→ **GIVEN REQUEST**: Please give back word for word the lines below, from the first one through the one with "ROOT_FILLET = 0.0018".
+++ COLLECTED MATERIAL
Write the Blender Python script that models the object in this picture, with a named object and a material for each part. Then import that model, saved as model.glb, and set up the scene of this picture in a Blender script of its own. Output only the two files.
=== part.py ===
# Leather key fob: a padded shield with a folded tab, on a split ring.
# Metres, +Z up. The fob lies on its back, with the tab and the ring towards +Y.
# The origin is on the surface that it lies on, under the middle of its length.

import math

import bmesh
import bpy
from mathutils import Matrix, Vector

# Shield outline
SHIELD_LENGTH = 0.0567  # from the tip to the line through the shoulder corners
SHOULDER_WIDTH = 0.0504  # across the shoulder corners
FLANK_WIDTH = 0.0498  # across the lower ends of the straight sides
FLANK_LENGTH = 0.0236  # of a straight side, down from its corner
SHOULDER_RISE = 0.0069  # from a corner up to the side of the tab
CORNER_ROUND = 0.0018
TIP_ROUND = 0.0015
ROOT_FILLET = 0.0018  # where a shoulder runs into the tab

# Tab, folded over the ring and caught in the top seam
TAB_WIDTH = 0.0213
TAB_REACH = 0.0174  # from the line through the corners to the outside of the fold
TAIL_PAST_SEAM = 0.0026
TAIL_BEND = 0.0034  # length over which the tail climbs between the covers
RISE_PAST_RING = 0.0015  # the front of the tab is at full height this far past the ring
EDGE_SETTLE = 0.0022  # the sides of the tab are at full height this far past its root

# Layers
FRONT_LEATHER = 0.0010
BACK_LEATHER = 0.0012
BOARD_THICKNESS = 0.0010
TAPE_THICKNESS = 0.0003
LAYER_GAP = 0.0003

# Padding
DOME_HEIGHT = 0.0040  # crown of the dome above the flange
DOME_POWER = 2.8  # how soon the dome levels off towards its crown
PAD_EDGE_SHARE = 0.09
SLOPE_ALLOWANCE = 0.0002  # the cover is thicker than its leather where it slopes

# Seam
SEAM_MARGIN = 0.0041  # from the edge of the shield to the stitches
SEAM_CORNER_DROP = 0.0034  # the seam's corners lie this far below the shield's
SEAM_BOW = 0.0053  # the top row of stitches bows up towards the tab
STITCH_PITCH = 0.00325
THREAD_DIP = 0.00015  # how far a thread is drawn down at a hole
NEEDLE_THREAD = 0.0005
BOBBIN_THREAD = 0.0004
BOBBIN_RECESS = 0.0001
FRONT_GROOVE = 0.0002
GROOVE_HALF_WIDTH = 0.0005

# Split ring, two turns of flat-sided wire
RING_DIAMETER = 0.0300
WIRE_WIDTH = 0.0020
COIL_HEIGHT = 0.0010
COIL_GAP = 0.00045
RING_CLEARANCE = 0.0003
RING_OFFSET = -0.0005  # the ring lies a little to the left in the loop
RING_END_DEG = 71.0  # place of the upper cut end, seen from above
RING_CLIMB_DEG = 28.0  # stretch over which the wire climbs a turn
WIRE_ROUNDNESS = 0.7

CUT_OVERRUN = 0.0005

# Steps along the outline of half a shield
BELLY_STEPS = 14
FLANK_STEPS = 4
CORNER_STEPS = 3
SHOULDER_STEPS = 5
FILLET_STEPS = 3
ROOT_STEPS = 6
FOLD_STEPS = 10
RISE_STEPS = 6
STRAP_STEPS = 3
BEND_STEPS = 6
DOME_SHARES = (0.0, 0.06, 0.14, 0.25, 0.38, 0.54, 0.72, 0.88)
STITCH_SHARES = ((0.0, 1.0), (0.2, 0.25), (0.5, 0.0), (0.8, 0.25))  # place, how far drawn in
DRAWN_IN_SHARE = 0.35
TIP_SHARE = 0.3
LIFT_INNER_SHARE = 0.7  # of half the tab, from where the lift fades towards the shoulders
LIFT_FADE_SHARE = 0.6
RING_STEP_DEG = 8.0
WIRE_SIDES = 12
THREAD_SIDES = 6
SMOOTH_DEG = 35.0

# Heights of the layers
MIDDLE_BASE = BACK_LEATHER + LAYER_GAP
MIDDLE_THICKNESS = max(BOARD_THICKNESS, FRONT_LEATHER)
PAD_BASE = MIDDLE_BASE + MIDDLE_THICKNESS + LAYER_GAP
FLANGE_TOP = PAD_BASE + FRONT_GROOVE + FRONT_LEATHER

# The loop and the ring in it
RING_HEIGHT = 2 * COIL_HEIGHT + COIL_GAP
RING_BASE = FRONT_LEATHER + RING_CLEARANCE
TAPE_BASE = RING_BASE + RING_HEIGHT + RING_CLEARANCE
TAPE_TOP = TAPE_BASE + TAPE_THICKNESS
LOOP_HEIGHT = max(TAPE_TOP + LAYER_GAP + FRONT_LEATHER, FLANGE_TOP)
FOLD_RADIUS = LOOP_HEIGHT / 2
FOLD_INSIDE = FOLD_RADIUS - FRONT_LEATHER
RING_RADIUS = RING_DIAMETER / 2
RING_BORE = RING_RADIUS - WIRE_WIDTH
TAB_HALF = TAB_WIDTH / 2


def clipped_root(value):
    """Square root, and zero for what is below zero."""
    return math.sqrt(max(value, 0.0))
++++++
→ **FULL SOLUTION**:
Write the Blender Python script that models the object in this picture, with a named object and a material for each part. Then import that model, saved as model.glb, and set up the scene of this picture in a Blender script of its own. Output only the two files.
=== part.py ===
# Leather key fob: a padded shield with a folded tab, on a split ring.
# Metres, +Z up. The fob lies on its back, with the tab and the ring towards +Y.
# The origin is on the surface that it lies on, under the middle of its length.

import math

import bmesh
import bpy
from mathutils import Matrix, Vector

# Shield outline
SHIELD_LENGTH = 0.0567  # from the tip to the line through the shoulder corners
SHOULDER_WIDTH = 0.0504  # across the shoulder corners
FLANK_WIDTH = 0.0498  # across the lower ends of the straight sides
FLANK_LENGTH = 0.0236  # of a straight side, down from its corner
SHOULDER_RISE = 0.0069  # from a corner up to the side of the tab
CORNER_ROUND = 0.0018
TIP_ROUND = 0.0015
ROOT_FILLET = 0.0018  # where a shoulder runs into the tab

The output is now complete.